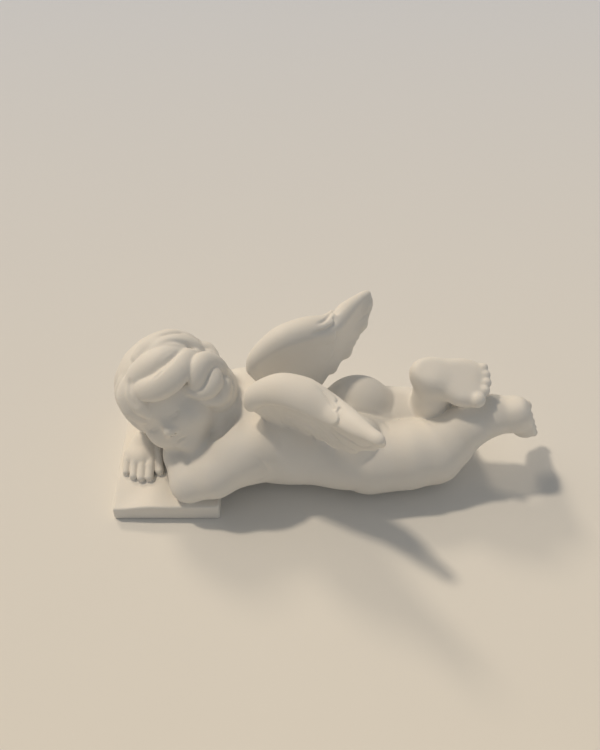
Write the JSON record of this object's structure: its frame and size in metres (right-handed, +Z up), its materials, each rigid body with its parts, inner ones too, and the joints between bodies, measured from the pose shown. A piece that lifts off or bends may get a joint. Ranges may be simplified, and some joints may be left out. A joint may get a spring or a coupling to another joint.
{
  "type": "porcelain angel figurine",
  "caption": "Winged cherub in matt unglazed porcelain, lying on its front with its chin on folded arms on a small slab, one foot raised.",
  "frame": {"origin": "on the surface the figurine lies on, under the middle of its outline seen from above", "axes": "+Z up; +X along the body from the head to the feet; the face looks towards -Y"},
  "size_m": [0.146, 0.07, 0.0545],
  "materials": {
    "bisque": "matt, unglazed bisque porcelain, warm white, with a very fine even grain"
  },
  "bodies": {
    "root": {"angel_figurine": "bisque"}
  },
  "joints": []
}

■ ■ ■ ■ ■ ■ ■

**Written request:** Can you give every line above again, exactly as written?

**The response:**
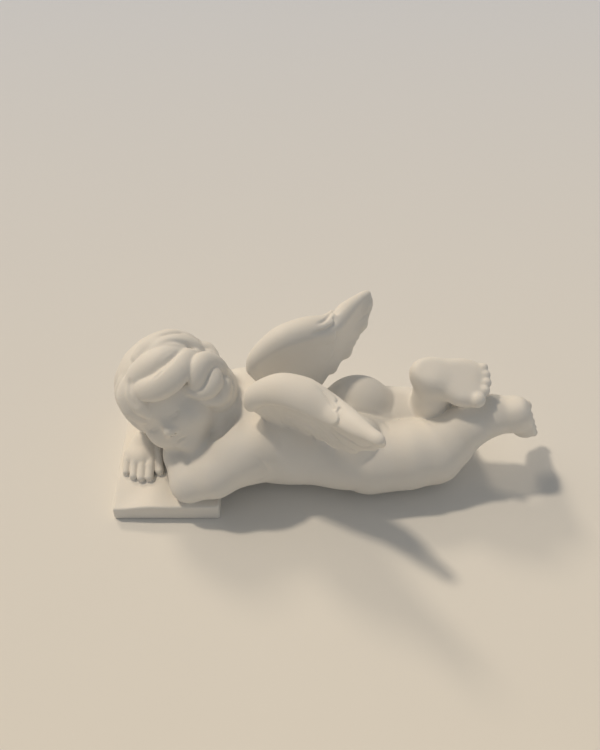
Write the JSON record of this object's structure: its frame and size in metres (right-handed, +Z up), its materials, each rigid body with its parts, inner ones too, and the joints between bodies, measured from the pose shown. A piece that lifts off or bends may get a joint. Ranges may be simplified, and some joints may be left out. A joint may get a spring or a coupling to another joint.
{
  "type": "porcelain angel figurine",
  "caption": "Winged cherub in matt unglazed porcelain, lying on its front with its chin on folded arms on a small slab, one foot raised.",
  "frame": {"origin": "on the surface the figurine lies on, under the middle of its outline seen from above", "axes": "+Z up; +X along the body from the head to the feet; the face looks towards -Y"},
  "size_m": [0.146, 0.07, 0.0545],
  "materials": {
    "bisque": "matt, unglazed bisque porcelain, warm white, with a very fine even grain"
  },
  "bodies": {
    "root": {"angel_figurine": "bisque"}
  },
  "joints": []
}